Devant un débat constitutionnel inintelligible pour les non initiés se cache aujourd’hui toute la stratégie du 3e mandat. Et d’après le schéma actuel, il reviendra à la Cour Constitutionnelle de trancher ce débat. Et comme on le sait, ce sont ses proches qui y siègent. La réponse ne pourra être qu’en sa faveur.

  1. Pas de dauphins

C’était ça l’annonce la plus attendue tant en RDC qu’à l’international lors de ce discours. Kabila devait déclarer solennellement qu’il ne sera pas candidat et qu’il choisira un dauphin pour déposer sa candidature d’ici le 25 décembre. Mais rien du tout.

« Le Congo a besoin de Kabila et ne pas le comprendre c’est sacrifier la nation », a simplement tranché Bernard Zagabe un membre de l’AMP au Sud Kivu après le discours de Kabila.

Kabange Kabila Joseph sera donc probablement le dauphin de Joseph Kabila Kabange comme le déclarait récemment un autre cadre du PPRD dans une radio locale.

Heureusement que le moment du suspens n’est plus assez long.
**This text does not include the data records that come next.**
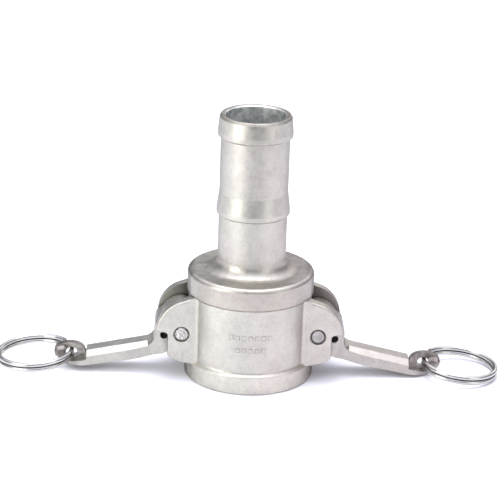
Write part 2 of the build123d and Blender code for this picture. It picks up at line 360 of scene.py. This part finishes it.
# ---------------------------------------------------------------- floor, light and sky
def make_floor():
    """A pale floor with painted shade well in front of the coupling, standing in for light falling off,
    and a faint painted blue that tints its shadows.
    """
    half = 2.5
    front, near = -0.30, -0.11
    mesh = bpy.data.meshes.new("floor")
    corners = [(-half, -half, 0), (half, -half, 0), (half, half, 0), (-half, half, 0)]
    mesh.from_pydata(corners, [], [(0, 1, 2, 3)])
    floor = link(bpy.data.objects.new("floor", mesh))
    m = Nodes("pale_floor")
    split = m.add("SeparateXYZ")
    m.join(m.add("TexCoord").outputs["Object"], split.inputs[0])
    # Painted shade: the floor's colour darkens towards the front, in place of light falloff.
    painted_falloff = m.step(split.outputs["Y"], front, near)
    # The faint blue in the floor colour is painted to tint its shadows; lit parts clip to white.
    m.join(m.ramp(painted_falloff, (0.0, (0.42, 0.425, 0.435)), (1.0, (0.90, 0.905, 0.95))),
           m.shader.inputs["Base Color"])
    m.shader.inputs["Roughness"].default_value = 0.9
    mesh.materials.append(m.material)


def make_light(name, place, aim, size, watts, colour):
    """A soft rectangular lamp that is not seen itself."""
    data = bpy.data.lights.new(name, "AREA")
    data.shape = "RECTANGLE"
    data.size, data.size_y = size
    data.energy = watts
    data.color = colour
    lamp = link(bpy.data.objects.new(name, data))
    lamp.location = place
    lamp.visible_camera = False
    lamp.rotation_euler = (Vector(aim) - Vector(place)).to_track_quat("-Z", "Y").to_euler()


def make_sky():
    """A studio: grey walls round the horizon, a bright ceiling."""
    world = bpy.data.worlds.new("studio")
    scene.world = world
    world.use_nodes = True
    tree = world.node_tree
    back = tree.nodes["Background"]
    where = tree.nodes.new("ShaderNodeTexCoord")
    split = tree.nodes.new("ShaderNodeSeparateXYZ")
    ramp = tree.nodes.new("ShaderNodeValToRGB")
    tree.links.new(where.outputs["Generated"], split.inputs[0])
    tree.links.new(split.outputs["Z"], ramp.inputs["Fac"])
    stops = ((0.0, 0.30), (0.45, 0.36), (0.72, 1.5), (0.9, 2.0), (1.0, 2.3))
    while len(ramp.color_ramp.elements) < len(stops):
        ramp.color_ramp.elements.new(0.5)
    for element, (place, value) in zip(ramp.color_ramp.elements, stops):
        element.position = place
        element.color = (value * 0.95, value * 0.965, value * 1.08, 1)
    tree.links.new(ramp.outputs["Color"], back.inputs["Color"])
    back.inputs["Strength"].default_value = 1.0


make_camera()
make_floor()
make_sky()
make_light("overhead", (0.0, 0.08, 0.88), (0, 0, 0.03), (0.6, 0.45), 3.6, (1, 0.97, 0.93))
make_light("left", (-0.37, -0.28, 0.16), (0, 0, 0.06), (0.28, 0.3), 1.15, (1, 0.985, 0.93))
make_light("right", (0.35, -0.30, 0.15), (0, 0, 0.06), (0.22, 0.28), 0.3, (1, 0.98, 0.94))
make_light("back_right", (0.42, 0.75, 0.38), (0.03, 0, 0.03), (0.5, 0.3), 0.7, (1, 0.98, 0.94))
scene.view_settings.view_transform = "Standard"
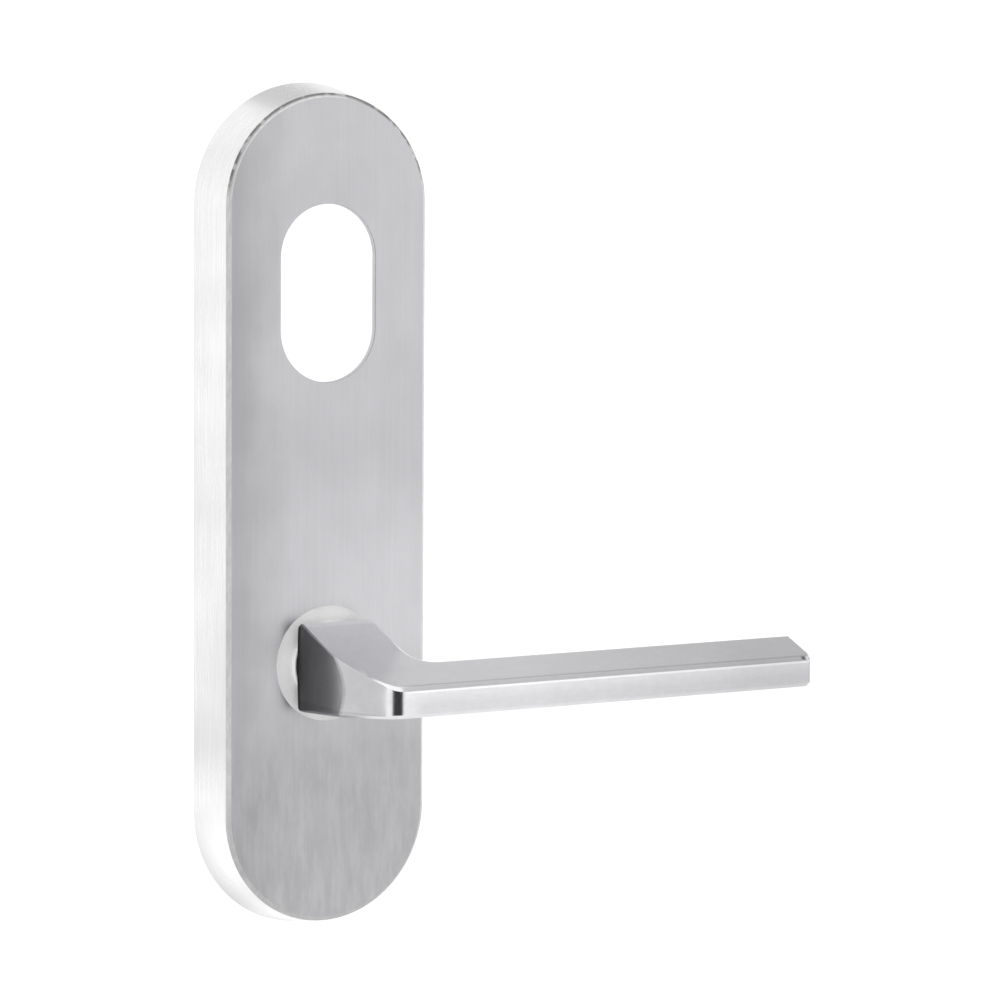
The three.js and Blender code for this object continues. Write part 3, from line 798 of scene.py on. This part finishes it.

Dans moins de deux semaines  on saura exactement si Kabila a décidé de céder le pouvoir ou simplement voudra-t-il s’y accrocher.

L’avenir nous dira aussi ce qui pourra se passer dans le pays s’il décidait de le faire.

Selon la Commission électorale nationale indépendante, CENI, la période pour les dépôts des candidatures pour les candidats députés nationaux et présidents de la république est fixée du 25 juillet au 8 août 2018.